-- Begin Exercise input --
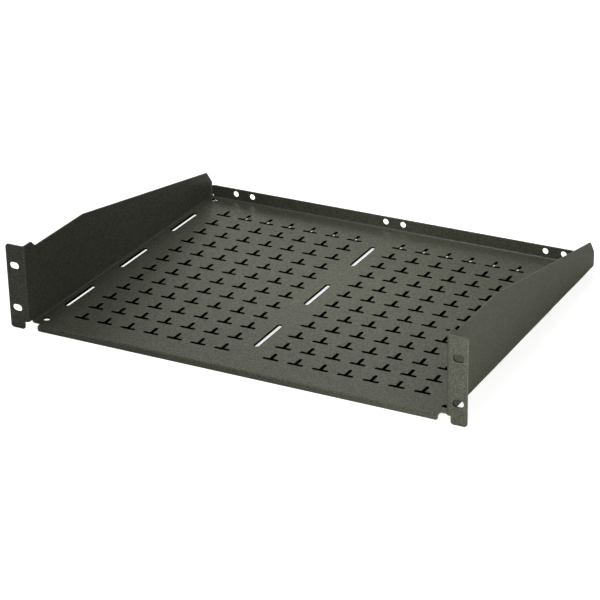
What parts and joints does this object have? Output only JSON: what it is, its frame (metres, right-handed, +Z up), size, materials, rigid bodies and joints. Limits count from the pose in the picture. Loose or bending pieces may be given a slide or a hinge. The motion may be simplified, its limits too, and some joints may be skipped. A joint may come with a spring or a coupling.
{
  "type": "cantilever rack shelf",
  "caption": "Front-mounted vented shelf for a 19-inch rack: folded steel tray with screw ears, sloping side panels, strap slots and a low rear flange.",
  "frame": {"origin": "centre of the four ear slots, on the back face of the ears, which meets the rack posts", "axes": "+X to the right as seen from the front of the rack, +Y from the ears towards the rear, +Z up"},
  "size_m": [0.4826, 0.361, 0.0882],
  "materials": {
    "powder_coat": "fine-textured matt charcoal powder coat"
  },
  "bodies": {
    "root": {"shelf_tray": "powder_coat"}
  },
  "joints": []
}
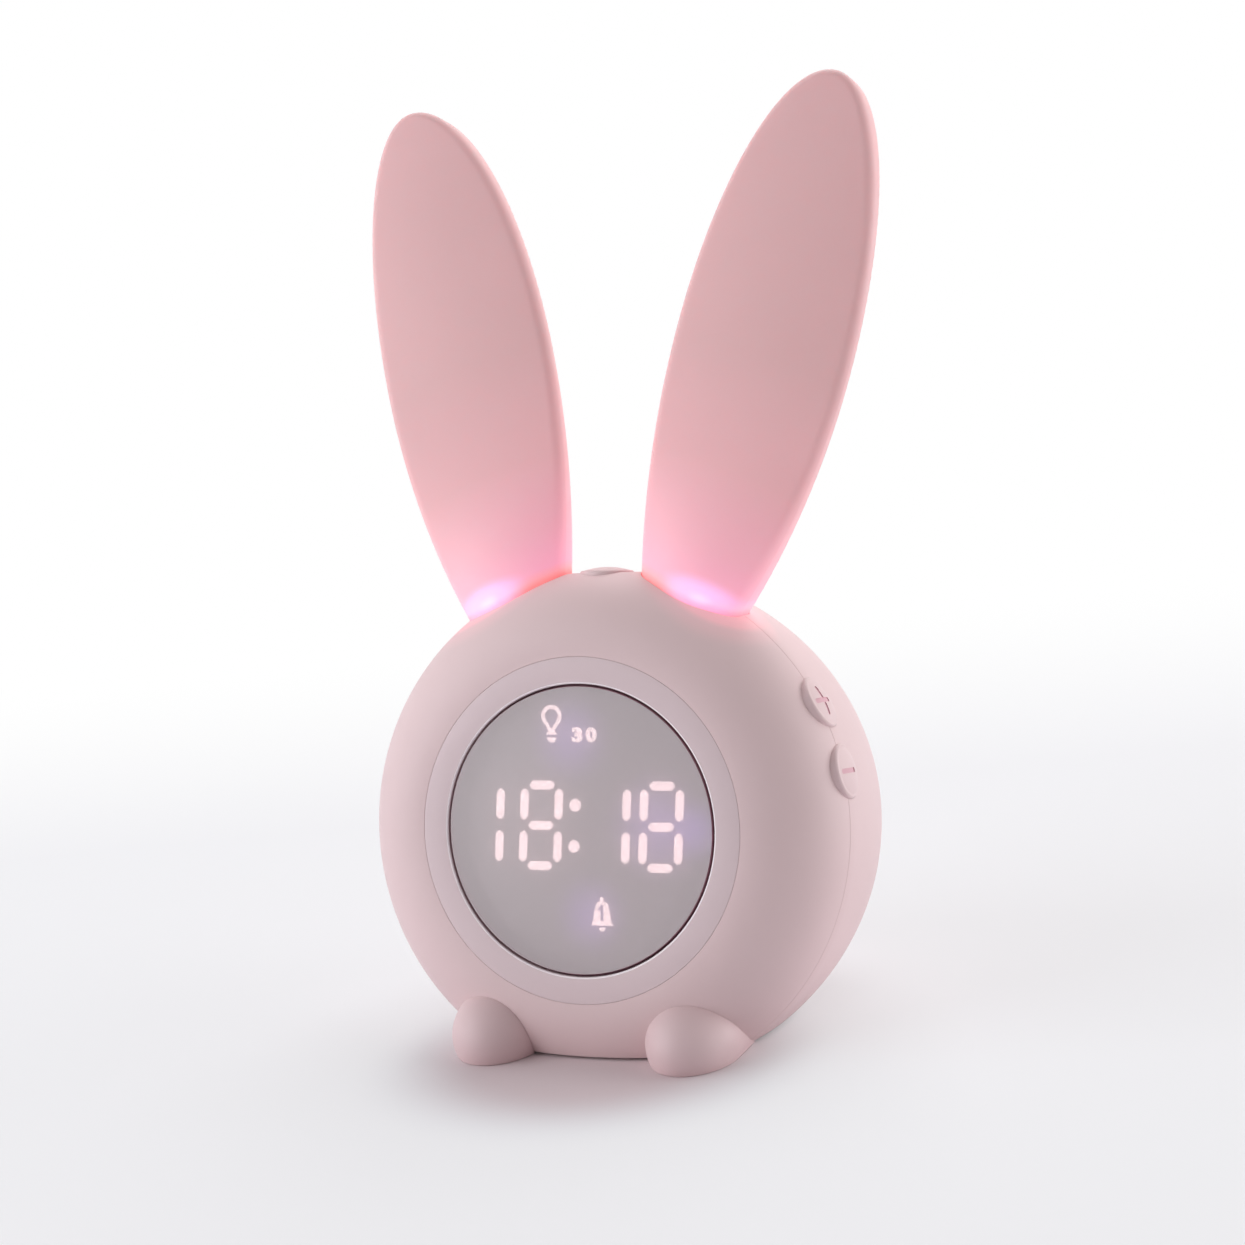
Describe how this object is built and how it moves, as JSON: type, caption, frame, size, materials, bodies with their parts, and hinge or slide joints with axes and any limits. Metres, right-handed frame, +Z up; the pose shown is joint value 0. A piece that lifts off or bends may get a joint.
-- End Exercise input --
Challenge:
Exactly as written, please output every entry.

Written answer:
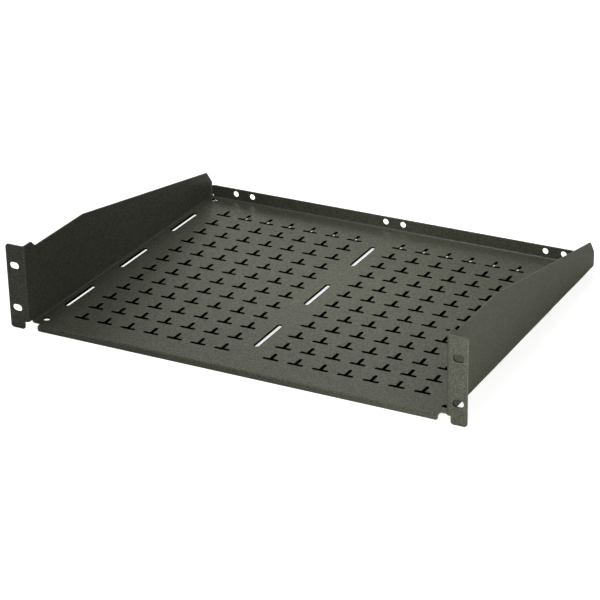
What parts and joints does this object have? Output only JSON: what it is, its frame (metres, right-handed, +Z up), size, materials, rigid bodies and joints. Limits count from the pose in the picture. Loose or bending pieces may be given a slide or a hinge. The motion may be simplified, its limits too, and some joints may be skipped. A joint may come with a spring or a coupling.
{
  "type": "cantilever rack shelf",
  "caption": "Front-mounted vented shelf for a 19-inch rack: folded steel tray with screw ears, sloping side panels, strap slots and a low rear flange.",
  "frame": {"origin": "centre of the four ear slots, on the back face of the ears, which meets the rack posts", "axes": "+X to the right as seen from the front of the rack, +Y from the ears towards the rear, +Z up"},
  "size_m": [0.4826, 0.361, 0.0882],
  "materials": {
    "powder_coat": "fine-textured matt charcoal powder coat"
  },
  "bodies": {
    "root": {"shelf_tray": "powder_coat"}
  },
  "joints": []
}
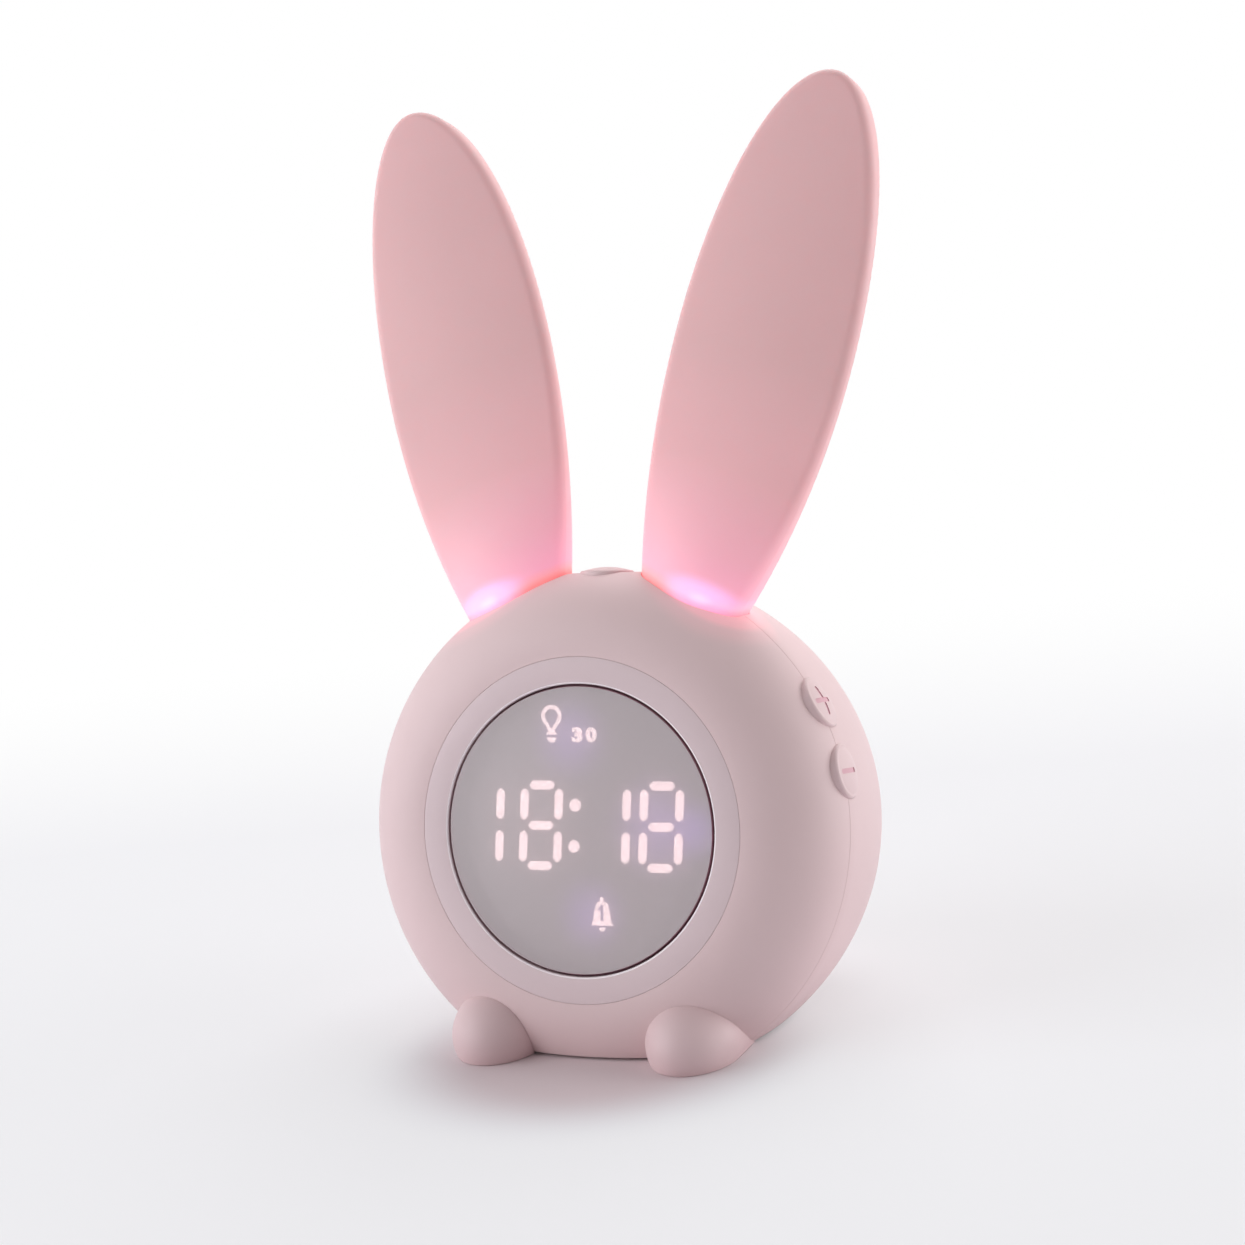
Describe how this object is built and how it moves, as JSON: type, caption, frame, size, materials, bodies with their parts, and hinge or slide joints with axes and any limits. Metres, right-handed frame, +Z up; the pose shown is joint value 0. A piece that lifts off or bends may get a joint.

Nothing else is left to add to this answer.